И это не зависит от того, сильный ты человек или нет. Да и насколько относительны границы слабости-силы!.. Любому пожившему человеку известно, что нет этой силы-слабости в чистом виде. Все мы в течение своей жизни бываем то слабыми, то сильными. Причём часто в зависимости от собственного желания, каким бы странным это не казалось.
Без внутренней свободы нет силы.
Откуда у Пьера, названного Толстым в первой книге бесхарактерным   («Но тотчас же, как это бывает с людьми, называемыми бесхарактерными, ему так страстно захотелось ещё раз испытать эту столь знакомую ему беспутную жизнь, что он решился ехать»), появилось вдруг чувство внутренней свободы? Мы  долгое время замечаем лишь его неуклюжесть, его растерянный взгляд, его порою безвольное поведение, но мы совершенно не обращаем внимания на то, что он всё происходящее с ним переживает и обдумывает. И не только происходящее. 
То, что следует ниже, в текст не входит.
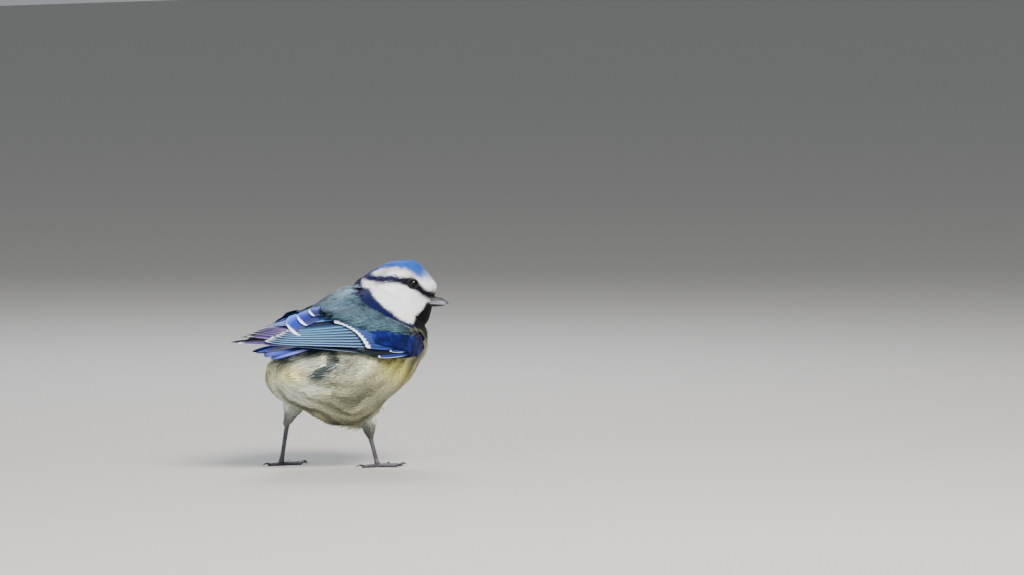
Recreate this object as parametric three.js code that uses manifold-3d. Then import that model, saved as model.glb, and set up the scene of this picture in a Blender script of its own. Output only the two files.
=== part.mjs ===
// Perched blue tit, life size, standing still with its head turned to its right.
// Millimetres, +X forward along the body, +Y to the bird's left, +Z up, soles on z = 0.
import * as THREE from "three";
import { LoftGeometry } from "three/addons/geometries/LoftGeometry.js";
import { mergeVertices } from "three/addons/utils/BufferGeometryUtils.js";
import Module from "manifold-3d";

const wasm = await Module();
wasm.setup();

// Driving dimensions
const gap = 0.3;
const ringPoints = 32;
const headTurn = THREE.MathUtils.degToRad(-50);
const neckX = 20;
const eyeRadius = 1.8;
const eyeAt = { p: 9.3, z: 63.2 };
const eyeStandsOut = 0.85;
const vaneThickness = 0.5;
const tailFeathers = 12;
const tarsusRadius = 0.75;
const toeRadius = 0.72;

// Heights of the body's plumage from belly to nape, with its rear and front ends and half width there.
const bodyOutline = [
  [13.0, 1.4, 2.6, 0.8],
  [13.7, -2.6, 6.2, 5.2],
  [15.7, -7.8, 7.8, 9.4],
  [18.6, -13.0, 11.0, 13.0],
  [22.8, -22.0, 14.4, 16.0],
  [28.7, -28.1, 21.8, 18.4],
  [33.5, -29.2, 27.0, 19.2],
  [37.5, -26.0, 29.8, 19.2],
  [41.0, -17.4, 31.7, 18.8],
  [45.8, -15.2, 32.3, 17.6],
  [50.0, -15.2, 32.4, 15.8],
  [54.0, -13.0, 31.0, 13.8],
  [57.0, -8.6, 28.4, 12.2],
  [59.6, -3.0, 24.4, 10.2],
  [61.4, 3.0, 18.6, 6.4],
  [62.2, 8.4, 12.6, 1.6],
];
// The same for the head, measured forward of the neck's axis in the head's own direction.
const headOutline = [
  [44.0, -1.0, 3.0, 1.0],
  [46.0, -5.2, 8.6, 5.0],
  [49.4, -9.4, 13.0, 8.6],
  [53.8, -12.0, 14.8, 10.8],
  [57.0, -13.0, 15.5, 11.0],
  [59.6, -13.2, 16.2, 10.7],
  [61.6, -12.8, 16.7, 10.2],
  [64.0, -10.8, 15.2, 9.3],
  [66.2, -7.6, 13.2, 8.1],
  [68.4, -3.4, 11.0, 6.1],
  [70.0, 1.0, 8.6, 3.4],
  [70.6, 3.6, 6.6, 0.9],
];
const bodyRings = 28;
const headRings = 22;

// A smooth curve through a table whose first column runs upwards; it gives the other columns.
function smoothTable(rows) {
  const width = rows[0].length - 1;
  const at = new THREE.CubicInterpolant(
    rows.map((row) => row[0]),
    rows.flatMap((row) => row.slice(1)),
    width,
  );
  const first = rows[0][0];
  const last = rows[rows.length - 1][0];
  return (t) => Array.from(at.evaluate(THREE.MathUtils.clamp(t, first, last)));
}

// A solid from one of three's geometries.
function solid(geometry) {
  const bare = new THREE.BufferGeometry();
  bare.setAttribute("position", geometry.getAttribute("position"));
  bare.setIndex(geometry.getIndex());
  const merged = mergeVertices(bare, 1e-4);
  return new wasm.Manifold(
    new wasm.Mesh({
      numProp: 3,
      vertProperties: new Float32Array(merged.attributes.position.array),
      triVerts: new Uint32Array(merged.index.array),
    }),
  );
}

// A closed solid skinned over a row of rings.
function loft(rings) {
  return solid(new LoftGeometry(rings, { closed: true, capStart: true, capEnd: true }));
}

function joined(solids) {
  return solids.reduce((all, one) => all.add(one));
}

// The largest closed surface of a solid.
function largest(whole) {
  const bodies = whole.decompose();
  bodies.sort((a, b) => b.volume() - a.volume());
  return bodies[0];
}

const group = new THREE.Group();

function node(name, shape, colour) {
  const mesh = largest(shape).getMesh();
  const geometry = new THREE.BufferGeometry();
  const stride = mesh.numProp;
  const xyz = [];
  for (let i = 0; i < mesh.vertProperties.length; i += stride) {
    xyz.push(mesh.vertProperties[i], mesh.vertProperties[i + 1], mesh.vertProperties[i + 2]);
  }
  geometry.setAttribute("position", new THREE.Float32BufferAttribute(xyz, 3));
  geometry.setIndex(Array.from(mesh.triVerts));
  geometry.computeVertexNormals();
  const material = new THREE.MeshStandardMaterial({ color: colour, roughness: 0.7 });
  material.name = name;
  const made = new THREE.Mesh(geometry, material);
  made.name = name;
  group.add(made);
}

// A point given in the head's own directions: p forward, q to its left, z up.
function headPoint(p, q, z) {
  const x = neckX + p * Math.cos(headTurn) - q * Math.sin(headTurn);
  const y = p * Math.sin(headTurn) + q * Math.cos(headTurn);
  return new THREE.Vector3(x, y, z);
}

function bodyPoint(x, y, z) {
  return new THREE.Vector3(x, y, z);
}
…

Однако  до поры до времени в его жизни не было потрясения – мощного толчка, заставившего его от мыслей перейти к действию. Таким толчком стала дуэль с Долоховым. После этой дуэли мы ясно слышим внутренний голос Пьера – голос его совести: «Как я дошёл до этого? – Оттого, что ты женился на ней…
И теперь Долохов, - вот он сидит на снегу и насильно улыбается и умирает, может быть, притворным каким-то молодечеством отвечая на моё раскаяние!»
 Когда Пьер понимает, что в результате своей бездумной и безвольной жизни он чуть не стал убийцей, подчиняясь правилам среды, в которую его затянула жизнь, он перестаёт просто думать, он начинает искать. Кстати, именно в этот момент Толстой называет слабость его характера только внешней: «Пьер был один из тех людей, которые, несмотря на свою внешнюю так называемую слабость характера, не ищут поверенного для своего горя. Он переработывал один в себе своё горе».
 На пути исканий Пьер тоже иногда ошибается (ложа вольных каменщиков, например), но он уже не стоит на месте, он идёт. Он ищет и находит. А главное, обретает силу и свободу, которой уже не могут отнять ни льстивый князь Василий, ни пустая Элен, ни французские солдаты.
Неслучайно образ Пьера задуман Толстым как образ будущего декабриста. А.И.Герцен сказал о декабристах, что истинное их поприще было не на Сенатской площади, оно было в Сибири. С этим можно спорить, но деятельность декабристов в Сибири, действительно, оставила заметный след.
Что это значит? Как могли эти мальчики (а большинству не было и тридцати) не сойти с ума, не опуститься, лишённые привычного быта, круга родных, оторванные от европейской культуры, одно время заточённые даже в тюрьму без окон?
 А дело в том, что до того момента они многое передумали, переговорили, перечувствовали. У каждого из них был свой путь исканий. Были внутренняя сила и свобода, обретённые на этом пути. А став таковыми, они не могли ничего не оставить после себя. И возникли школы, больницы, мельницы, научные труды. Возникла, наконец, человеческая память и благодарность этим людям. А уж они-то на пустом месте не появляются.